Agent Roy Merritt stepped out. He wore an off-the-rack suit, bad tie flapping in the wind. His burn scars were still apparent on his face and neck, even at this distance. He nodded to the pilot as he pulled two cases from the rear seats—one a small ice chest marked with a red medical cross, the other a featureless black, hard-sided case. Merritt walked briskly to the edge of the chopper wash and let a grin crease his usually stern face as he saw Ross. The chopper rose into the air behind him and banked away over the bay, leaving them in comparative silence.
Merritt nodded to Ross. “What’s with the escort?”
“You tell me.” Ross turned to regard the four heavily armed men standing next to him. They wore combat uniforms printed with a new camouflage pattern, one designed to blend in with the background of society: black Kevlar helmets and matching body armor stamped with the friendly, white corporate logo of Korr Security International. Automatic weapons were slung over their shoulders. They stood silently by, as though they didn’t exist.
“Let’s just say I’m closely monitored.” Ross turned back to Merritt and smiled. “It’s good to see you, Roy.” He offered to take the hard-sided black case.
“Thanks.” Merritt passed it to him, and then they shook hands. “I heard that you cut a deal with Washington. They treating you well?”
“We’ve had some procedural disagreements. Apparently amnesty is a synonym for ‘prisoner’ in the government dictionary.”
Merritt frowned. “I know people in Washington. I’ll see what I can do.”
Ross passed the black case to one of the armed guards. “Rush this to Dr. Philips in the lab.”
“Yes, sir.” Another guard grabbed the medical chest from Merritt, who reluctantly released it.
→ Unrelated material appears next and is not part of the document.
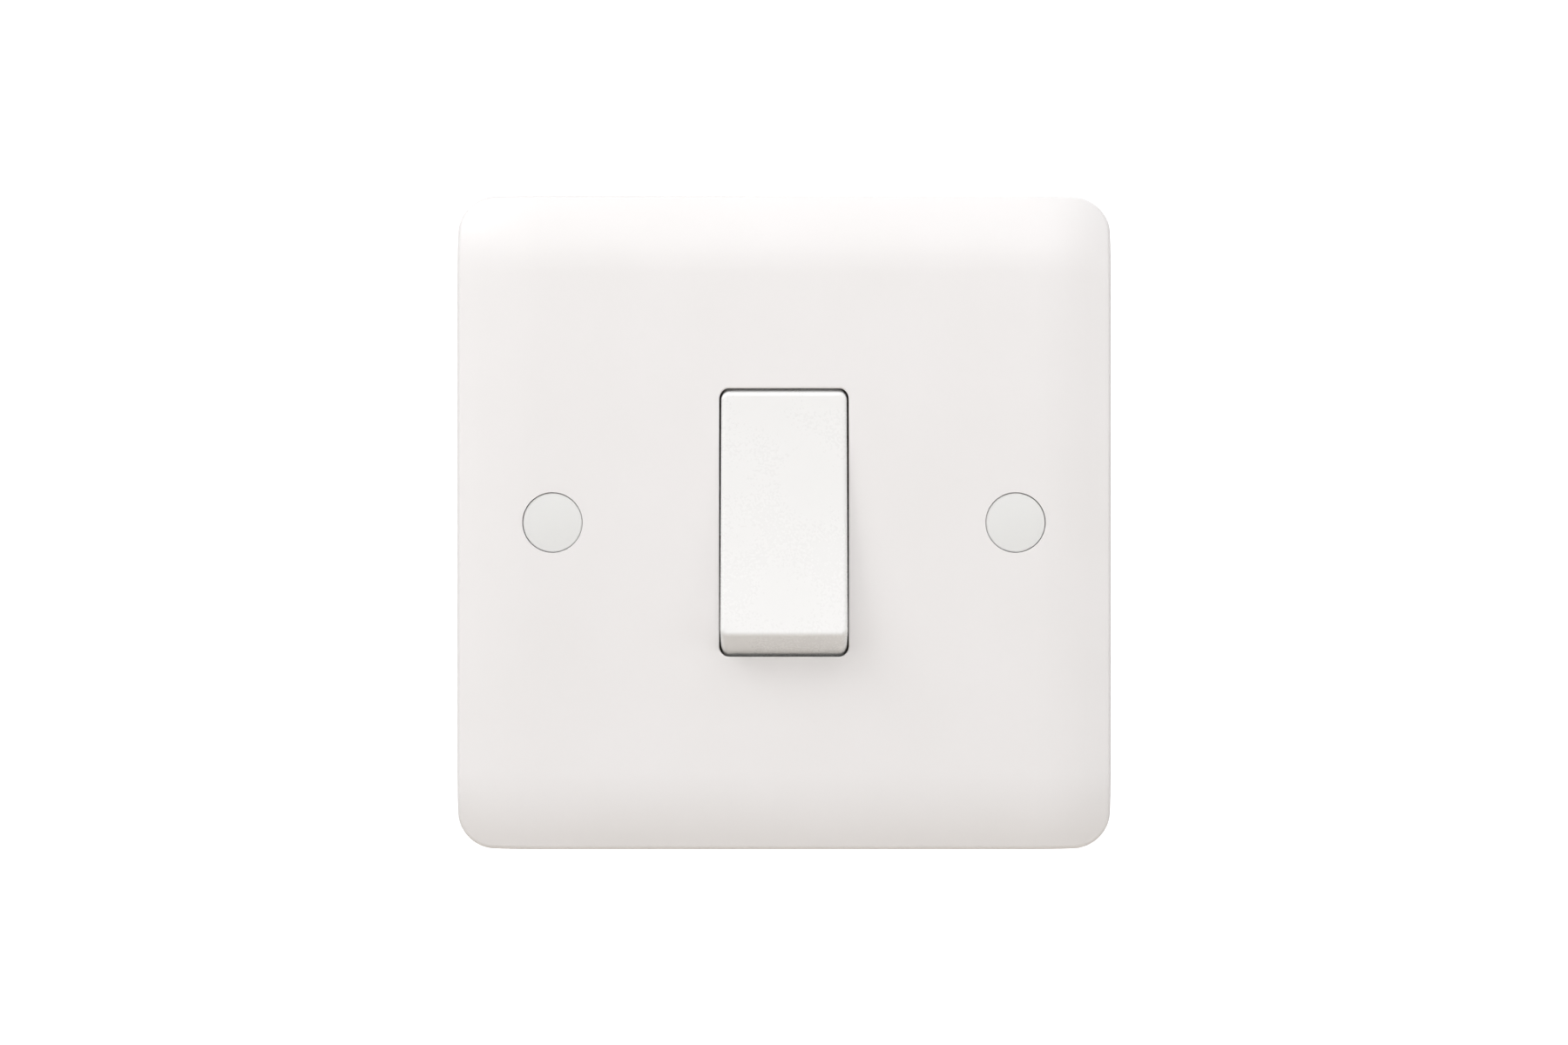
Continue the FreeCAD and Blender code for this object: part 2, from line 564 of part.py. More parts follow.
# ---- mechanism cover and base ----------------------------------------------
def mechanism_cover():
    tub = box((-COVER_HALF, COVER_HALF), (PLATE_INNER_Y, COVER_FLOOR_Y), (-COVER_Z, COVER_Z))
    flange = box((-BASE_HALF, BASE_HALF), (COVER_FLOOR_Y, COVER_REAR_Y), (-BASE_Z, BASE_Z))
    solid = fuse(tub, [flange])
    well = box(
        (-COVER_HALF_INNER, COVER_HALF_INNER),
        (PLATE_INNER_Y - OVER, COVER_FLOOR_Y),
        (-COVER_INNER_Z, COVER_INNER_Z))
    sway = COVER_REAR_Y * math.sin(math.radians(HALF_SWING))
    slot_x = TUBE_R + COVER_SLOT_GAP
    slot_z = slot_x + sway
    slot_y = (COVER_FLOOR_Y - OVER, COVER_REAR_Y + OVER)
    slot = box((-slot_x, slot_x), slot_y, (-slot_z, slot_z))
    bearing = rod(SLOT_R, V(-FAR, 0, 0), V(FAR, 0, 0))
    way_in = box((-FAR, FAR), (PLATE_INNER_Y - OVER, 0), (-SLOT_R, SLOT_R))
    return solid.cut([well, slot, bearing, way_in])


def mechanism_base():
    solid = box((-BASE_HALF, BASE_HALF), (COVER_REAR_Y, BASE_REAR_Y), (-BASE_Z, BASE_Z))
    rear = [e for e in solid.Edges if abs(e.BoundBox.YMin - BASE_REAR_Y) < NEAR]
    solid = solid.makeChamfer(BASE_EDGE, rear)
    ears = []
    inside_y = (COVER_REAR_Y - OVER, BASE_FLOOR_Y)
    panel_x = CHAMBER_HALF - REAR_PANEL_MARGIN
    panel_z = CHAMBER_Z - REAR_PANEL_MARGIN
    panel_y = (BASE_REAR_Y - REAR_PANEL_DEPTH, BASE_REAR_Y + OVER)
    cuts = [
        box((-CHAMBER_HALF, CHAMBER_HALF), inside_y, (-CHAMBER_Z, CHAMBER_Z)),
        box((-panel_x, panel_x), panel_y, (-panel_z, panel_z))]
    rib_x = BLOCK_X - BLOCK_WIDTH / 2 - POCKET_GAP
    for up in (-1, 1):
        pocket_z = (up * POCKET_Z, up * POCKET_END_Z)
        for side in (-1, 1):
            cuts.append(box((side * rib_x, side * CHAMBER_HALF), inside_y, pocket_z))
            centre = V(side * EAR_X, COVER_REAR_Y, up * EAR_Z)
            tab = box(
                (side * (BASE_HALF - OVER), side * EAR_X),
                (COVER_REAR_Y, COVER_REAR_Y + EAR_T),
                (up * EAR_Z - EAR_R, up * EAR_Z + EAR_R))
            ears += [tab, rod(EAR_R, centre, centre + Y_AXIS * EAR_T)]
            hole_y = (COVER_REAR_Y - OVER, BASE_REAR_Y)
            cuts.append(y_rod(EAR_HOLE_R, side * EAR_X, hole_y, up * EAR_Z))
        spare = rib_x - DIVIDER_T
        cuts.append(box((-spare, spare), inside_y, pocket_z))
    for _, side, up in TERMINALS:
        x = side * BLOCK_X
        entry_r = WIRE_R + WIRE_ENTRY_GAP
        outside = V(x, WIRE_Y, up * (BASE_Z + OVER))
        inside = V(x, WIRE_Y, up * (POCKET_END_Z - OVER))
        cuts.append(rod(entry_r, outside, inside))
        cuts.append(y_rod(ACCESS_R, x, (BASE_FLOOR_Y - OVER, BASE_REAR_Y + OVER), up * SCREW_Z))
        lane = strip_lane(side)
        slot_x = (min(lane) - STRIP_SLOT_GAP, max(lane) + STRIP_SLOT_GAP)
        slot_y = (STRIP_FRONT_Y - STRIP_SLOT_GAP, BASE_FLOOR_Y)
        cuts.append(box(slot_x, slot_y, (up * (CHAMBER_Z - OVER), up * (POCKET_Z + OVER))))
    return fuse(solid, ears).cut(cuts)


def base_screws():
    """Four self-tapping screws, threads shown as plain rods."""
    screws = []
    front = PLATE_INNER_Y + PILOT_FLOOR + TAPPING_TIP_GAP
    seat = COVER_REAR_Y + EAR_T
    rear = seat + TAPPING_HEAD_T
    for side in (-1, 1):
        for up in (-1, 1):
            x = side * EAR_X
            z = up * EAR_Z
            shank = y_rod(TAPPING_R, x, (front + TAPPING_POINT, seat), z)
            start = V(x, front, z)
            point = Part.makeCone(TAPPING_POINT_R, TAPPING_R, TAPPING_POINT, start, Y_AXIS)
            head = y_rod(TAPPING_HEAD_R, x, (seat, rear), z)
            outer = [e for e in head.Edges if abs(e.BoundBox.YMin - rear) < NEAR]
            head = head.makeFillet(TAPPING_HEAD_T / 3, outer)
            recess = cross_recess(x, (rear - CROSS_DEPTH, rear + OVER), z)
            screws.append(fuse(shank, [point, head]).cut(recess))
    return Part.makeCompound(screws)


# ---- fixing screws, washers and caps ---------------------------------------
def fixing_screws():
    """The two long screws into the wall box, threads shown plain."""
    screws = []
    front = WEB_FRONT_Y - FIXING_HEAD_T
    for side in (-1, 1):
        x = side * FIXING_X
        head = y_rod(FIXING_HEAD_R, x, (front, WEB_FRONT_Y), 0)
        outer = [e for e in head.Edges if abs(e.BoundBox.YMax - front) < NEAR]
        head = head.makeFillet(FIXING_HEAD_EDGE, outer)
        neck = y_rod(FIXING_NECK_R, x, (WEB_FRONT_Y, 0), 0)
        thread = y_rod(FIXING_THREAD_R, x, (0, FIXING_LENGTH), 0)
        tip_r = FIXING_NECK_R - FIXING_TIP_STEP
        tip_start = V(x, FIXING_LENGTH, 0)
        tip = Part.makeCone(FIXING_THREAD_R, tip_r, FIXING_TIP, tip_start, Y_AXIS)
        half = FIXING_SLOT / 2
        slot_x = (x - 2 * FIXING_HEAD_R, x + 2 * FIXING_HEAD_R)
        slot = box(slot_x, (front - OVER, front + FIXING_SLOT_DEPTH), (-half, half))
        screws.append(fuse(head, [neck, thread, tip]).cut(slot))
    return Part.makeCompound(screws)


def fixing_washers():
    """The collars that stop the fixing screws dropping out."""
    washers = []
    for side in (-1, 1):
        x = side * FIXING_X
        y = (WEB_REAR_Y, WEB_REAR_Y + WASHER_T)
        hole = y_rod(FIXING_NECK_R + WASHER_GAP, x, (y[0] - OVER, y[1] + OVER), 0)
        washers.append(y_rod(WASHER_R, x, y, 0).cut(hole))
    return Part.makeCompound(washers)


def screw_cap(side):
    x = side * FIXING_X
    rear = FRONT_Y + CAP_T
    crown_r = (CAP_R ** 2 + CAP_CROWN ** 2) / (2 * CAP_CROWN)
    crown = Part.makeSphere(crown_r, V(x, FRONT_Y + crown_r, 0))
    disc = y_rod(CAP_R, x, (FRONT_Y, rear), 0).common(crown)
    rim_y = FRONT_Y + CAP_CROWN
    front_edge = [e for e in disc.Edges if abs(e.BoundBox.YMax - rim_y) < NEAR]
    disc = disc.makeFillet(CAP_EDGE, front_edge)
    skirt = y_rod(CAP_SKIRT_R, x, (rear, rear + CAP_SKIRT_LENGTH), 0)
    hollow = y_rod(CAP_SKIRT_R - CAP_SKIRT_WALL, x, (rear, rear + CAP_SKIRT_LENGTH + OVER), 0)
    return fuse(disc, [skirt.cut(hollow)])


# ---- write every piece -----------------------------------------------------
PIECES = {
    "faceplate": faceplate(),
    "rocker": rocker(),
    "plunger": plunger(),
    "plunger_spring": plunger_spring(),
    "moving_contact": moving_contact(),
    "moving_contact_tips": moving_contact_tips(),
    "mechanism_cover": mechanism_cover(),
    "mechanism_base": mechanism_base(),
    "base_screws": base_screws(),
    "common_terminal": common_terminal(),
    "l1_terminal": line_terminal(1),
    "l2_terminal": line_terminal(-1),
    "l1_fixed_contact": fixed_contact(1),
    "l2_fixed_contact": fixed_contact(-1),
    "fixing_screws": fixing_screws(),
    "fixing_screw_washers": fixing_washers(),
    "screw_cap_left": screw_cap(-1),
    "screw_cap_right": screw_cap(1),
}
for name, side, up in TERMINALS:
    PIECES[name + "_terminal_screw"] = terminal_screw(side, up)

os.makedirs("parts", exist_ok=True)
for name, shape in PIECES.items():
    shape.exportStep("parts/" + name + ".step")
    print(name, "valid" if shape.isValid() else "NOT VALID", len(shape.Solids), round(shape.Volume, 2))
print("rocker radius", round(ROCKER_R, 3), "contact axis y", round(CONTACT_AXIS_Y, 4),
      "wire y", round(WIRE_Y, 3), "block z", round(BLOCK_Z, 3), "to", round(BLOCK_Z + BLOCK_LENGTH, 3))
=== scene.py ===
import bmesh
import bpy
import json
import math
from mathutils import Matrix, Vector


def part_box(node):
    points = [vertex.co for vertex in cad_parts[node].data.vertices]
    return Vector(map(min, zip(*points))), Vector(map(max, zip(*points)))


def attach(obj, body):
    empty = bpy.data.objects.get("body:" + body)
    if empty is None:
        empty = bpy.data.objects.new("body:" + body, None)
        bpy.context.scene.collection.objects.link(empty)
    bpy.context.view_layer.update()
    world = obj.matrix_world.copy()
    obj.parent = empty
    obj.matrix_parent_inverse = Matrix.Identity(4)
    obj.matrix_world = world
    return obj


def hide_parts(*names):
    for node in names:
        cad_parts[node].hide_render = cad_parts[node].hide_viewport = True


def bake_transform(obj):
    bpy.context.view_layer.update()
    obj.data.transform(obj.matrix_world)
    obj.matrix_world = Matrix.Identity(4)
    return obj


# Rocker wall switch on a square moulded plate: looks, lights and camera.
# Metres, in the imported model's frame: +X to the right, +Z up, +Y into the wall.

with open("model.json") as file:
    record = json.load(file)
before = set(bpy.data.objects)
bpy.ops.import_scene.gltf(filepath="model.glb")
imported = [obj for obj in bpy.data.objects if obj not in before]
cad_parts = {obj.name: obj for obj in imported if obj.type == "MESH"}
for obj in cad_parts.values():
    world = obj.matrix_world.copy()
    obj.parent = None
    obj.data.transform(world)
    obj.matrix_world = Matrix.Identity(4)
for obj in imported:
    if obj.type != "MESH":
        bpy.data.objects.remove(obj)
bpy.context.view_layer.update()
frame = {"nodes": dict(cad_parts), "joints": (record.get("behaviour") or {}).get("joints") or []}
MM = 0.001
MERGE = 1e-7                   # points nearer than this are one
ORIGIN = Vector((0, 0, 0))
Y_AXIS = Vector((0, 1, 0))
plate_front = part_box("faceplate")[0].y

# ---- camera ----------------------------------------------------------------
VIEW_WIDTH = 0.2040816         # what the camera takes in, at the plate's front
CAMERA_DISTANCE = 0.235        # from the plate's front
SENSOR = 36.0

camera_data = bpy.data.cameras.new("camera")
camera_data.sensor_width = SENSOR
camera_data.lens = SENSOR * CAMERA_DISTANCE / VIEW_WIDTH
camera_data.clip_start = 0.01
camera = bpy.data.objects.new("camera", camera_data)
bpy.context.scene.collection.objects.link(camera)
camera.location = (0, plate_front - CAMERA_DISTANCE, 0)
camera.rotation_euler = (math.radians(90), 0, 0)
bpy.context.scene.camera = camera


# ---- studio ----------------------------------------------------------------
def soft_box(name, around, above, size, brightness, distance=0.95):
    """A rectangular soft light on a sphere about the switch. Angles in degrees: around 0 is in front
    and positive to the right, above is over the horizon."""
    around, above = math.radians(around), math.radians(above)
    place = distance * Vector((math.sin(around) * math.cos(above), -math.cos(around) * math.cos(above),
                               math.sin(above)))
    light = bpy.data.lights.new(name, "AREA")
    light.shape = "RECTANGLE"
    light.size, light.size_y = size
    light.energy = brightness * math.pi * light.size * light.size_y
    holder = bpy.data.objects.new(name, light)
    bpy.context.scene.collection.objects.link(holder)
    holder.location = place
    holder.rotation_mode = "QUATERNION"
    holder.rotation_quaternion = (-place).to_track_quat("-Z", "Y")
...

Then the two guards rushed off toward the heavy steel doors of Building Twenty-Nine.
Ross and Merritt followed behind at a walking pace, trailed by the remaining two guards.
Ross turned to Merritt. “You in town for a while?”
“Just the day. I was hoping to get back home. It’s been a week or so, and Katy’s team is in the regional quarter-finals tomorrow.”
“Grammar school?”
Merritt laughed and nodded. “Yeah—we take our sports seriously in the Midwest.” He got somber. “Truth is, I just miss the hell out of them. Comes with the job, I guess.”